If you are involved in any capacity around live events in your career or business or even in your personal life as a participant, you will probably have your own ideas and thesis. Almost all of us participate in events on a daily basis. These events could be a corporate meeting, a trade show, conference, sports or music event, or even a wedding, Bar Mitzvah, or social gathering. Each of these event categories and experiences is exposed to significant potential “Black or Gray Swan events” that could affect positively or negatively the way that they do business.

This year, I presented about technology and innovation in the live events industry in different conferences where leading CEOs are debating about the future of the industry. I took advantage of this situation to learn from these leaders about their own interpretation of how likely tech will dramatically affect this industry or not. I would say that I never experienced such a strong alignment and agreement on the fact that this time technology is going to impact the live events industry in many different ways. But, as Bertrand Russel said, “The trouble with the world is that the stupid are cocksure and the intelligent are full of doubt.” All these smart CEO’s are full of doubts about how and when these dramatic changes could happen. But, unfortunately, I also still see some stupid people in the industry convinced that change will never happen and those events and organizers that were successful for decades and are not adjusting their events will continue to survive. I don’t know if I’m intelligent or not, but I’m certainly full of doubts.

After almost ten years of investing (time and money) on the “intersection of face to face and technology” and more than thirty years organizing events and working with brilliant entrepreneurs and organizers, I have even more doubts than when I started. But I also learned some valuable lessons. For example, I’m convinced about the fact that live events are not isolated from change and that technology is affecting and will continue to affect our industry dramatically. I’m also confident about the fact that the “human connection” that a live event experience generates is almost impossible to replace with tech. And, because of that, live events are still alive and growing and I don’t think that this is going to change soon. But the fact that the industry is alive and growing doesn’t mean that tech is not changing the game. Just the opposite. Those event organizers who are experimenting and investing in the right tech categories for their respective events are struggling to identify the right technologies, vendors, and ways to help their event participants and sponsors to maximize their experience and return on investment, but they are learning and improving year after year. They are frustrated with how slow and difficult is the adoption of new technologies, but are also thankful on the fact that they can experiment changes and invest in a business that is still alive and growing and not repeating the dramatic situations that we saw happening in the media and music industry, for example, where massive companies disappeared in the last couple of decades without even thinking that the Black Swan event could happen.

Now, if your company is big, you know that change is slow, difficult, and challenging. The bigger the corporation, the higher the internal fear and resistance to change, risk, and innovation are. Corporate policy, budgets, and strategic planning are usually not a great friend of innovation. The internal approval process, each regional and departmental agendas, and quarterly goals are the enemies of speed, agility, and entrepreneurial and innovative culture.
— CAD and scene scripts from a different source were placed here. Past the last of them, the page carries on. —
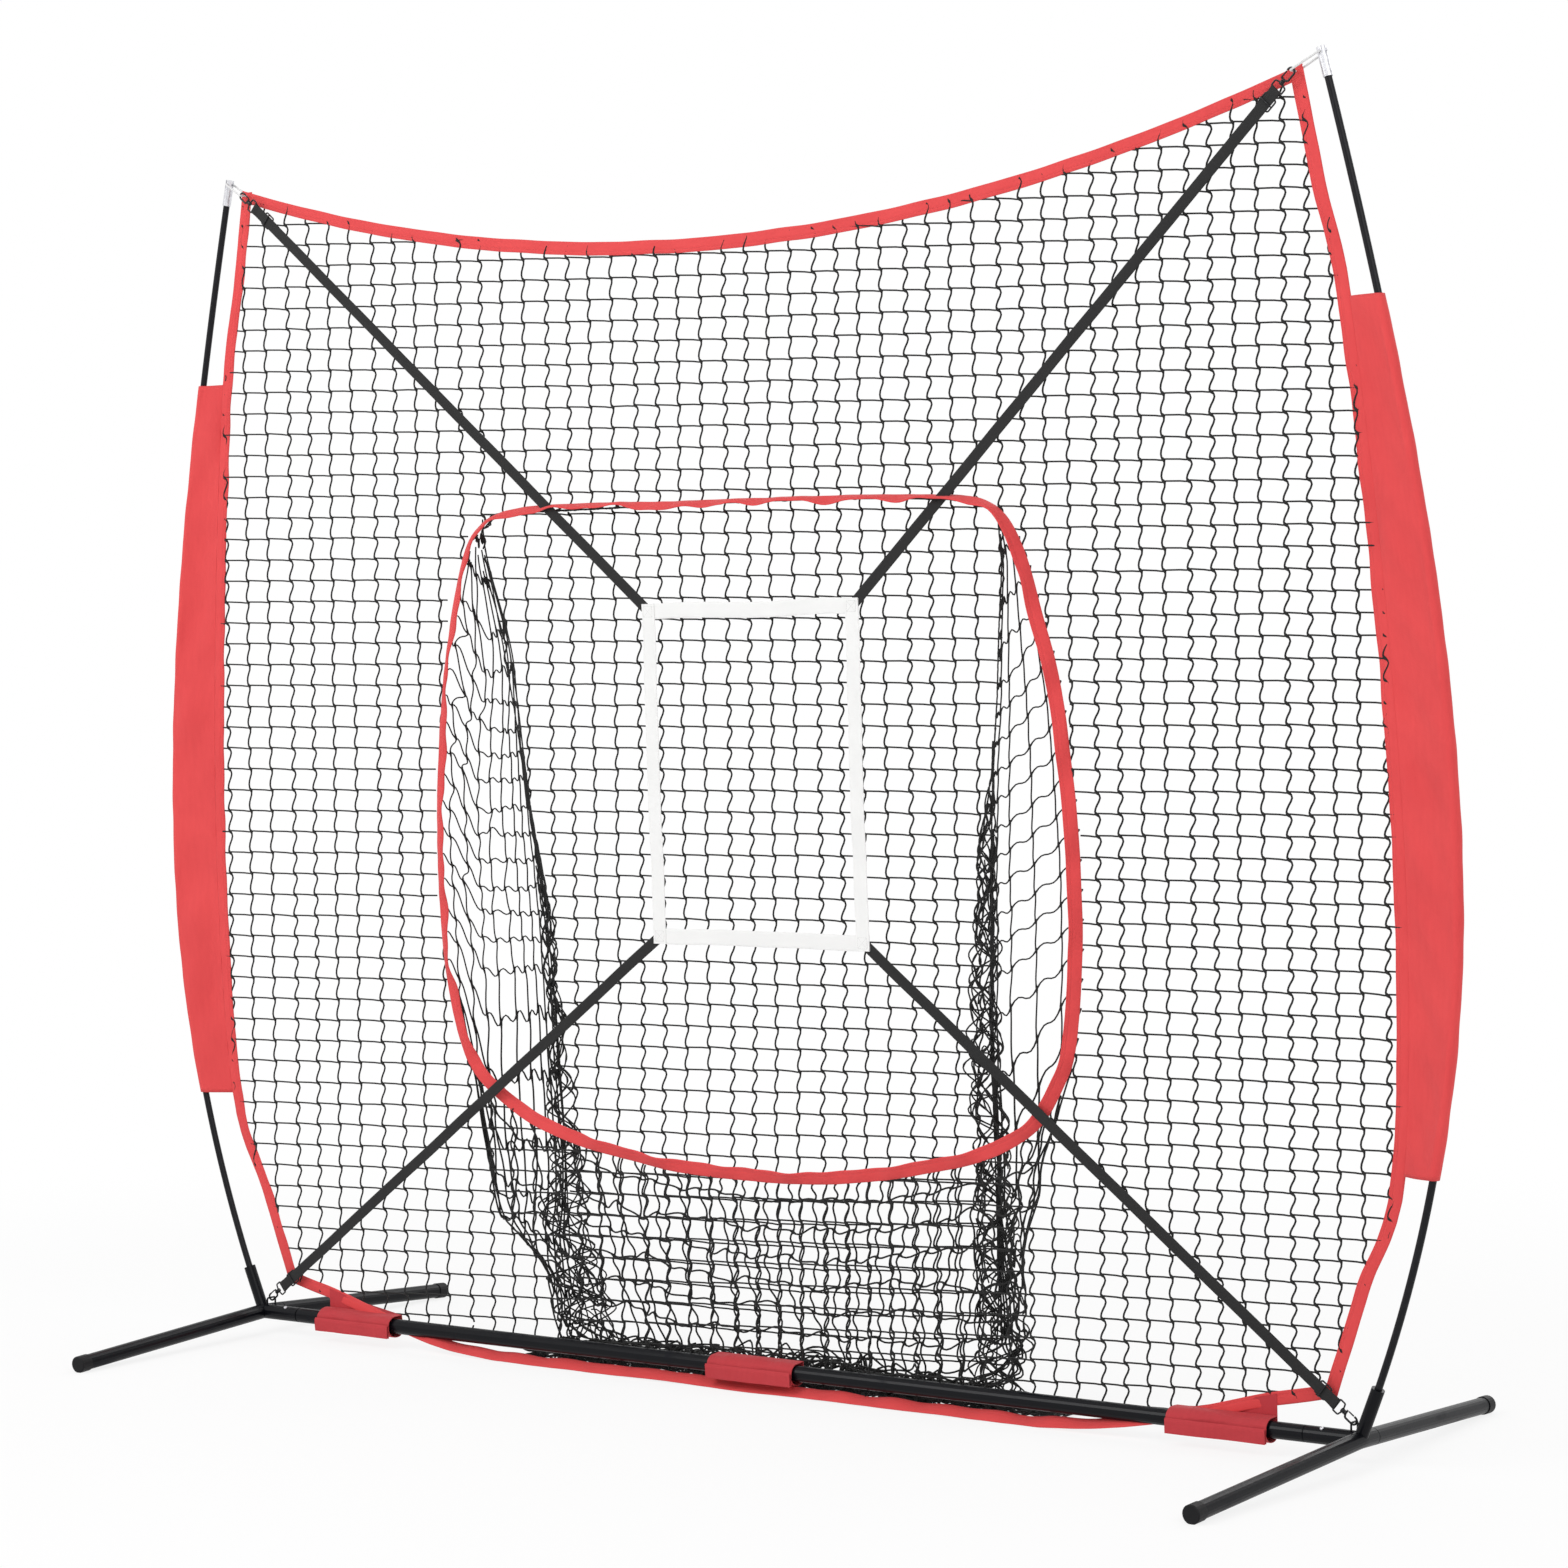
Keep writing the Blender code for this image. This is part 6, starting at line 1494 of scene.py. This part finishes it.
for side, side_name in ((-1, "left"), (1, "right")):
    foot = pole_at(side, HUB_Z) + pole_way(side, HUB_Z + SOCKET_LEN / 2) * (SOCKET_LEN - SOCKET_DEPTH + SEAT)
    run = pole_at(side, np.linspace(foot[2] + POLE_STRAIGHT, POLE_SPLIT - SEAT / 2, 60))
    rod([foot, *run], f"pole_lower_{side_name}")
    tip_way = pole_way(side, POLE_TOP.z - TIP_LEN)
    crown = pole_at(side, POLE_TOP.z)
    cup_mouth = crown - tip_way * (TIP_LEN + TIP_BEFORE)
    run = pole_at(side, np.linspace(POLE_SPLIT + SEAT / 2, cup_mouth[2] - TIP_EASE, 60))
    cup_floor = crown - tip_way * (TIP_LEN - TIP_CUP + SEAT)
    rod([*run, cup_mouth, cup_floor], f"pole_upper_{side_name}")
    across = unit(np.cross(tip_way, (1, 0, 0)))
    if across @ FRONT < 0:
        across = -across
    slot_at = crown - tip_way * (TIP_SLOT_DEPTH - SEAT - ELASTIC_D / 2)
    beside = TIP_D / 2 + 2 * SEAT + ELASTIC_D / 2
    corner = (side * (CORNER_X - EYELET), CORNER_Z - EYELET)
    front = STRAP_OFF + HOOK_WIRE / 2 + ELASTIC_CLEAR + ELASTIC_D / 2
    behind = TAPE_T / 2 + BITE + ELASTIC_D / 2
    spots = [on_net(*corner, front), slot_at + across * beside,
             slot_at - across * beside, on_net(*corner, -behind)]
    path = finely(rounded(spots, ELASTIC_BEND_R, 8, closed=True), 0.0015, ring=True)
    plane = np.cross(slot_at - on_net(*corner), FRONT)
    Shape().sweep(path, circle(ELASTIC_D / 2, 14), plane, ring=True).piece(
        f"elastic_loop_{side_name}_cord", elastic, "frame", [f"elastic_loop_{side_name}"])

# %% [markdown]
# ## The steel frame keeps its solids
#
# The feet, the bar, the caps, the buttons, the ferrules and the tips are right as solids. They could be drawn
# again, but that would only repeat the same shapes, so they get nothing but their finishes.

# %% Finishes of the solids
CAD_FINISH = {"foot_weldment": steel, "rear_leg": steel, "base_bar": steel, "end_cap": plastic,
              "snap_button": zinc, "button_spring": zinc, "pole_ferrule": zinc, "pole_tip": zinc}
kept = 0
for node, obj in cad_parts.items():
    for start, finish in CAD_FINISH.items():
        if node.startswith(start):
            obj.data.materials.clear()
            obj.data.materials.append(finish.material)
            kept += 1
print(f"{kept} solids keep their shape")
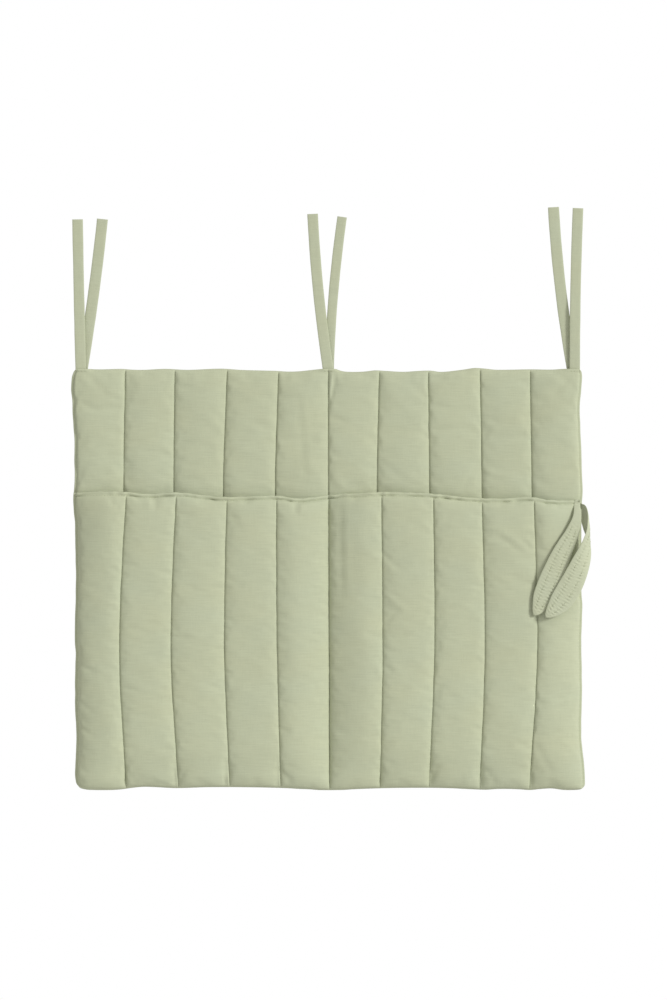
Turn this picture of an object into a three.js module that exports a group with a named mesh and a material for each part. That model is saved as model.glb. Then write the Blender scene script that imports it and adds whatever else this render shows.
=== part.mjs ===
// A quilted hanging pocket organizer: a padded back panel, a padded pocket panel sewn over its lower part,
// six tape ties along the top edge and two leaf-shaped fabric straps at the right end of the pocket mouth.
//
// Units are millimetres. +Z is up, +X is the viewer's right and the front faces -Y.
// The origin is the middle of the top edge, halfway between the front and rear fabrics.
//
// Each padded panel is a sandwich: a fabric in front, wadding, and a fabric behind, stitched through
// along vertical seams so that the wadding stands up in channels between them.

import * as THREE from "three";

// Panel sizes
const panelWidth = 600;
const panelHeight = 495;
const channelCount = 10;
const pocketHeight = 347; // bottom edge to the middle of the mouth
const mouthFall = 4; // how far each end of the mouth lies below or above its middle
const cornerEase = 2; // how far each corner is drawn in

// Layers
const fabricThickness = 0.6;
const seamWadding = 0.8; // wadding crushed under a seam
const clearance = 0.3; // between layers that touch
const seatGap = 0.9; // between the two panels where they are sewn together, with a thread between them

// Channels: how far their crests stand out from the seams
const panelFrontLoft = 5.2;
const panelRearLoft = 3.7;
const pocketFrontLoft = 5.2;
const pocketRearLoft = 1.4; // pressed flat by the back panel's crests
const pocketOpening = 4.9; // free space between the panels' crests, in the middle of a pocket
const sideRun = 46; // from a sewn-down seam to where the pocket stands free
const bottomRun = 46; // the same, from the bottom lip
const seamStrip = 2; // flat strip along each seam, where the thread lies
const lipWidth = 3; // flat edge outside the wadding
const mouthLipWidth = 5; // the same, along the mouth, held by a topstitch
const pocketSeamBow = 6; // how far the outermost pocket seams bow outwards at mid height
const shoulderRun = 11; // from a lip to where a channel's end has risen most of the way
const crestRun = 37; // from a lip to where a channel has its full loft

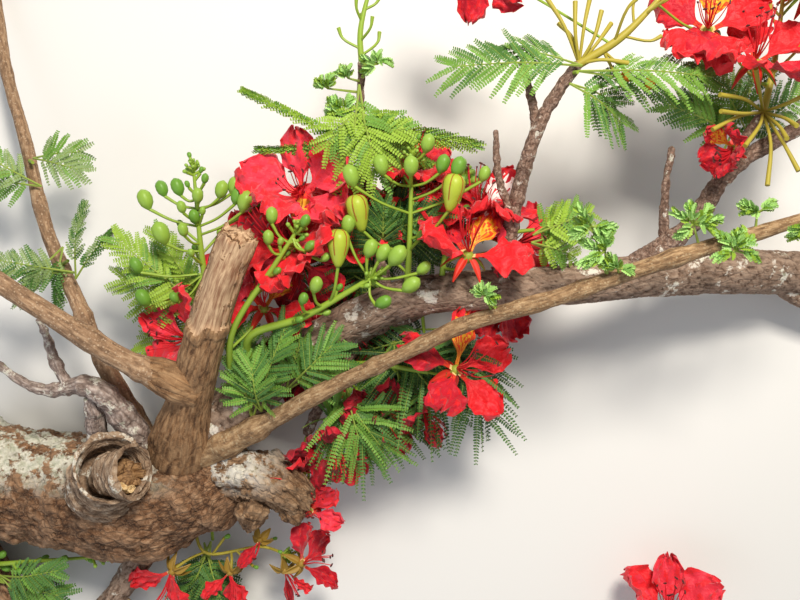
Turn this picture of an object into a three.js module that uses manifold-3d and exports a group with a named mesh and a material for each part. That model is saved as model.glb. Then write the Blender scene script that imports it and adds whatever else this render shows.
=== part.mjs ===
// A branch cut from a flame tree in flower. It lies on a level floor, and the routes below are as it is seen from
// above: X to the right, Y up in that view and Z the height over the floor, all in millimetres.
// A heavy main limb lies at the left. Boughs leave it, and carry twigs, racemes of buds, blooms and feathery leaves.
// Each piece stops a hair short of the piece that carries it, and a bud or leaflet blade that would touch another
// piece is left out.

import * as THREE from "three";
import Module from "manifold-3d";
import { ConvexGeometry } from "three/addons/geometries/ConvexGeometry.js";
import { mergeVertices } from "three/addons/utils/BufferGeometryUtils.js";

const wasm = await Module();
wasm.setup();

// Driving sizes
const SEAT_GAP = 0.35; // between a piece and what carries it
const CLEARANCE = 0.4; // least space round a bud, a petal or a leaf blade
const MIDDLE = [-3.5, -26.5]; // the middle of the branch, as its routes count
const FLOOR = -0.3; // the height of its lowest bark

const PETAL_LENGTH = 63;
const PETAL_WIDTH = 47;
const PETAL_THICKNESS = 1.6;
const SEPAL_LENGTH = 26;
const CUP_RADIUS = 5.5; // of the cup that the sepals and petals stand on
const CUP_DEPTH = 14;
const STAMEN_LENGTH = 52;
const STALK_RADIUS = 1.4; // of a bloom's or a bud's stalk

const BUD_RADIUS = 9; // of the largest round bud
const RIPE_BUD_LENGTH = 34;
const RIPE_BUD_RADIUS = 9.5;

const RACHIS_RADIUS = 1.5;
const PINNA_LENGTH = 48;
const PINNA_SPACING = 20; // along the rachis
const BARE_RACHIS = 0.22; // the share of it below its first pinnae

const finish = (name, color, roughness) =>
  new THREE.MeshStandardMaterial({ name, color, roughness, metalness: 0 });
const BARK = finish("bark", 0x7d6450, 0.95);
const YOUNG_BARK = finish("young_bark", 0x8a7150, 0.85);
const GREEN = finish("green_stem", 0x86a032, 0.5);
const LEAF = finish("leaf", 0x5f8a35, 0.6);
const PETAL = finish("petal", 0xd8161c, 0.5);

const GOLDEN_ANGLE = Math.PI * (3 - Math.sqrt(5));
const DOWN = new THREE.Vector3(0, 0, -1);
const UP = new THREE.Vector3(0, 0, 1);

const vector = ([x, y, z]) => new THREE.Vector3(x, y, z);
const radians = THREE.MathUtils.degToRad;
const lerp = THREE.MathUtils.lerp;

// A number from 0 to 1 that looks random and is the same in every run.
function chance(...keys) {
  const sum = keys.reduce((total, key, i) => total + key * (12.9898 + 65.3 * i), 0.5);
  const wave = Math.sin(sum) * 43758.5453;
  return wave - Math.floor(wave);
}

// Solids and geometries

function toSolid(geometry) {
  geometry.deleteAttribute("normal");
  geometry.deleteAttribute("uv");
  const merged = mergeVertices(geometry, 1e-4);
  return new wasm.Manifold(
    new wasm.Mesh({
      numProp: 3,
      vertProperties: merged.attributes.position.array,
      triVerts: new Uint32Array(merged.index.array),
    }),
  );
}

function toGeometry(solid) {
  const mesh = solid.getMesh();
  const positions = new Float32Array(mesh.numVert * 3);
  for (let i = 0; i < mesh.numVert; i++) {
    positions.set(mesh.vertProperties.subarray(i * mesh.numProp, i * mesh.numProp + 3), i * 3);
  }
  const geometry = new THREE.BufferGeometry();
  geometry.setAttribute("position", new THREE.BufferAttribute(positions, 3));
  geometry.setIndex(new THREE.BufferAttribute(new Uint32Array(mesh.triVerts), 1));
  geometry.computeVertexNormals();
  return geometry;
}

// Moves every vertex of a geometry to the place that the function gives for it.
function remap(geometry, place) {
  const position = geometry.attributes.position;
  const vertex = new THREE.Vector3();
  for (let i = 0; i < position.count; i++) {
    vertex.fromBufferAttribute(position, i);
    const moved = place(vertex);
    position.setXYZ(i, moved.x, moved.y, moved.z);
  }
  return geometry;
}

// The rings of a tube along a curve, each with a centre and two directions across, turned as little as can be.
function ringsAlong(curve, steps) {
  const first = curve.getTangent(0);
  let across = new THREE.Vector3().crossVectors(first, Math.abs(first.z) > 0.9 ? new THREE.Vector3(0, 1, 0) : UP);
  const rings = [];
  for (let i = 0; i <= steps; i++) {
    const along = curve.getTangent(i / steps);
    across = across.clone().addScaledVector(along, -across.dot(along)).normalize();
    const lift = new THREE.Vector3().crossVectors(along, across);
    rings.push({ centre: curve.getPoint(i / steps), along, across, lift });
  }
  return rings;
}

const curveOf = (route) => new THREE.CatmullRomCurve3(route.map(vector), false, "centripetal");

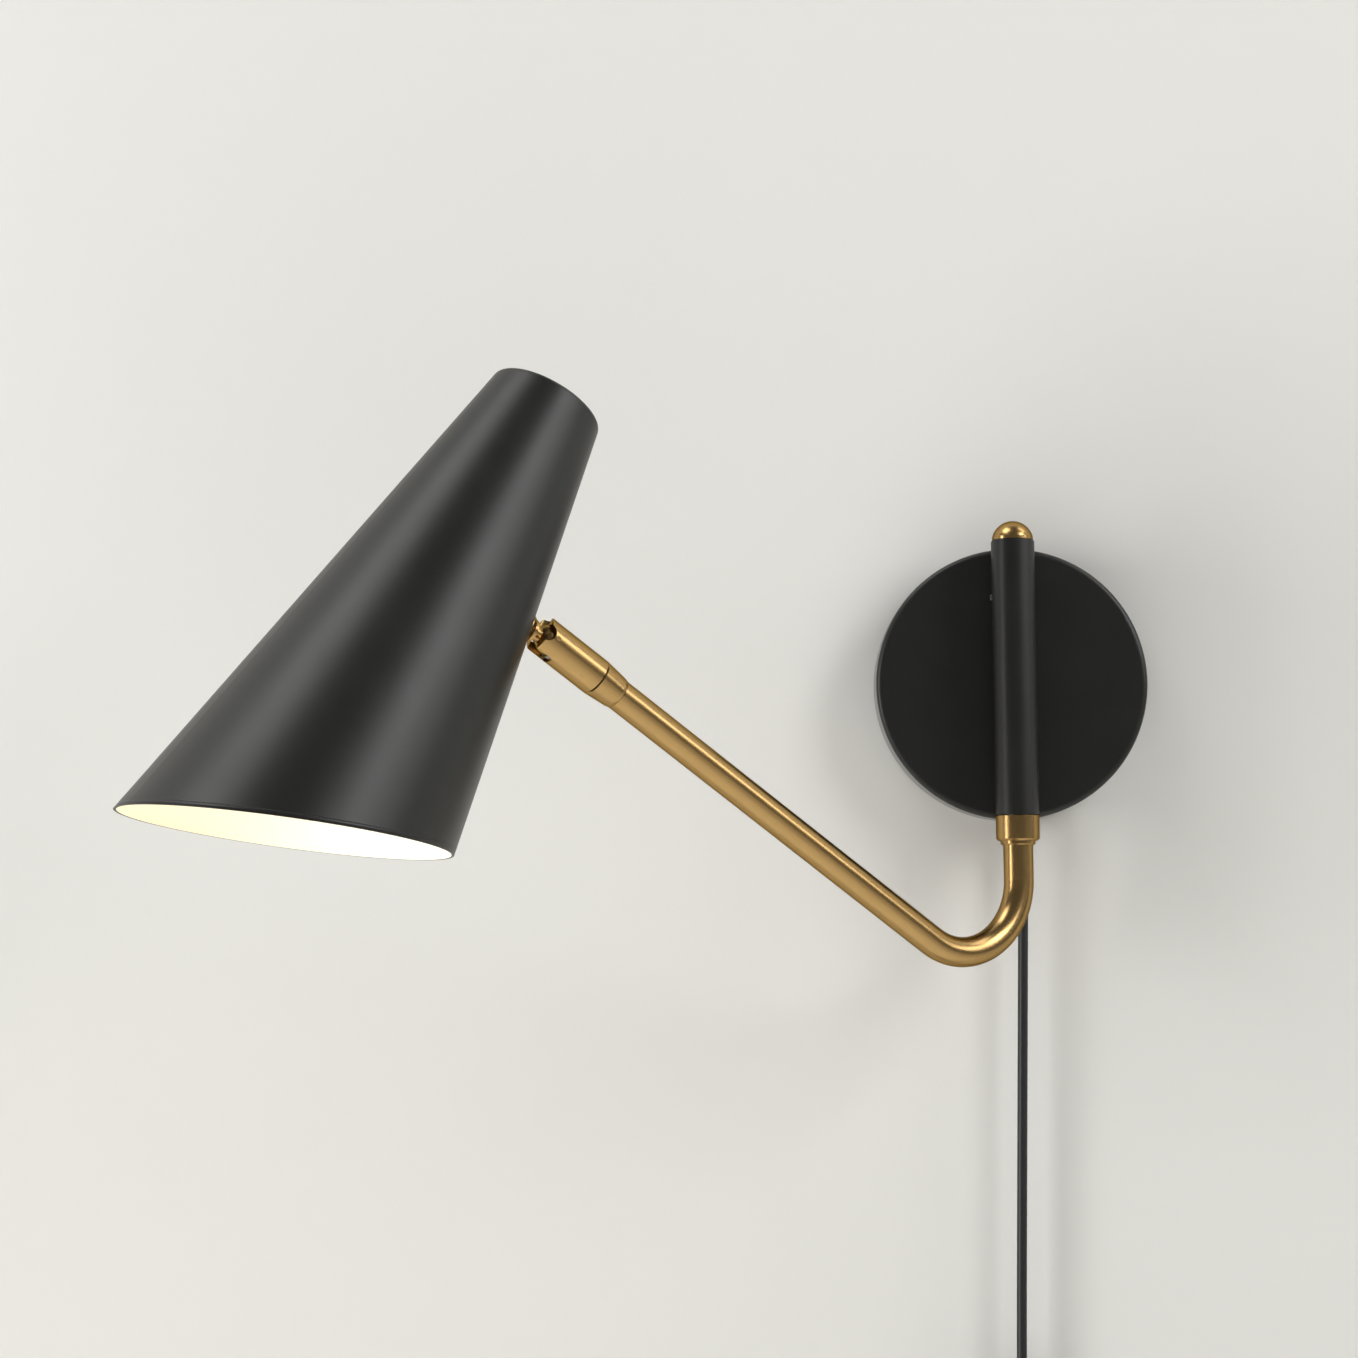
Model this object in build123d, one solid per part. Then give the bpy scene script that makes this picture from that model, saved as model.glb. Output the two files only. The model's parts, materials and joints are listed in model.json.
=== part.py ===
from build123d import *
import math
import os

# Swing arm wall sconce, millimetres.
# World frame: X to the right along the wall, Y into the wall, Z up.
# Origin: the centre of the wall plate's back face, on the wall.

# ---- driving dimensions -------------------------------------------------------------
CANOPY_R = 60.0          # round wall plate
CANOPY_DEPTH = 22.0
CANOPY_WALL = 1.2
CANOPY_EDGE = 2.5        # rounding of the plate's front edge

PLATE_R = 42.0           # bracket plate screwed to the wall
PLATE_T = 1.5
WALL_HOLE_X = 30.0       # wall screw holes, each side of the centre
WALL_HOLE_R = 2.5
TAB_ANGLE = 120.0        # line through the two canopy screws, from +X

AXIS_Y = -35.5           # the arm swings about a vertical line this far out from the wall
SLEEVE_R = 9.5           # fixed black tube
SLEEVE_BORE_R = 7.0
SLEEVE_TOP = 61.6
SLEEVE_BOTTOM = -57.5
STEADY_Z = 27.0          # screws that hold the sleeve, above and below the hollow nipple
SPINDLE_R = 5.0          # hollow spindle that turns in the sleeve
SPINDLE_BORE_R = 3.75
BUSH_LENGTH = 14.0
FLANGE_T = 0.6
SEAM = 0.2               # gap between faces that turn on each other

STOP_Z = 37.0            # stop screw and the grooved collar that it runs in
STOP_R = 6.7
STOP_TIP_R = 1.2
STOP_SCREW_R = 1.5
GROOVE_FLOOR_R = 5.5
GROOVE_HALF = 1.8

RING_BOTTOM = -69.5      # brass ring under the sleeve
SHOULDER_R = 7.6
SHOULDER_H = 1.8
DOME_R = 8.9
DOME_H = 8.2

ARM_R = 6.5              # arm tube
ARM_BORE_R = 5.3
BEND_START_Z = -86.5
BEND_R = 31.0
RISE = 33.0              # climb of the straight part, degrees
SWING = 33.0             # arm's turn away from the wall at rest, degrees
SWING_RANGE = (-25.0, 139.0)
STRAIGHT = 187.8         # from the end of the bend to the end of the tube
KNUCKLE_SEAM = 200.2     # from the end of the bend to the rolling joint
PIVOT = 226.0            # from the end of the bend to the tilting joint

HOUSING_R = 8.0
HOUSING_BORE_R = 6.55
HOUSING_END = 5.0        # mouth, beyond the pivot
MOUTH_R = 5.0
BALL_R = 6.3
NECK_R = 3.25
NOTCH_W = 7.2            # notches in the housing's mouth
NOTCH_DEPTH = 3.3
SLOT_DEPTH = 9.0         # deep slot that the neck swings down into
WIRE_BORE_R = 2.2
PIN_HINGE_R = 1.0        # pins that the ball tilts on
SWIVEL_R = 4.0           # spindle that the knuckle rolls on
SWIVEL_BORE_R = 2.9
STEM_R = 4.0             # threaded stem of the ball, through the shade's back

SHADE_GAP = 14.0         # from the pivot to the shade's outside, along the neck
SHADE_ATTACH = 84.5      # from the shade's top edge down its back to the neck
SHADE_TOP_R = 23.7
SHADE_SLOPE = 10.0       # half angle of the cone, degrees
SHADE_LENGTH = 208.5     # along the cone's axis, top to the middle of the mouth
MOUTH_SLANT = 24.0       # how far the mouth is cut off square, degrees
SHADE_WALL = 1.0

HOLDER_Z = 36.2          # bracket plate that carries the lamp holder, above the pivot
HOLDER_R = 13.5
BULB_R = 22.5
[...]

On the other side, many of the big international organizers are still very successful, but for how long is the big question.

The amazing Harvard Professor Clayton Christensen explains in his book “The innovator’s dilemma” about how successful, outstanding companies can do everything “right” and yet still lose their market leadership – or even fail – as new, unexpected competitors rise and take over the market. Winners and successful events continue to fail because they don’t realize how things are changing until it is too late. In other words, success could be our worst enemy in terms of embracing risk and innovation on a regular basis in order to keep our events “future bulletproof.” I guess that if you work on a big event organizer conglomerate, you have many benefits of scale, but even more challenges of embracing change in the right way and speed in comparison with the smaller and more entrepreneurial industry players. But, as we can see in many industries, creating an innovation culture is not impossible for the big guys, and some examples like Corporate Venture Capital and other innovation programs are clearly generating amazing results. Investing and partnering with early-stage tech entrepreneurs and sharing knowledge is clearly one of the most important lessons that smart big corporations are benefiting from as a way of “destroying and rebuilding” your own business before your competitors are able to do that.

Regardless of your company size or complexity, adjusting your business is feasible and each industry is full of good and bad examples. We are blessed to be part of the “human connection industry.” In the end, each live event allows human beings to interact face to face with each other and there is no technology that can replace that connection and opportunity. But there are many (actually there are more than 4,400 event tech startups) technologies that can make that human connection more productive, and it’s our responsibility to use them in the right way.

The key questions that I keep asking are related to each company culture. Do you have Event Managers or Community Managers? Are your team members lifelong learners and capitalizing on their experience or simply repeating the same experience year after year? Are you and your team vulnerable and honest to accept that nobody knows what will happen in the future, and we simply need to experiment, learn, fix it, and do it again?

If the live events industry will see a “Black or Gray swan event” in the next couple of decades is still unknown, at least for me. But thinking that the world is only full of White swans is definitively stupid.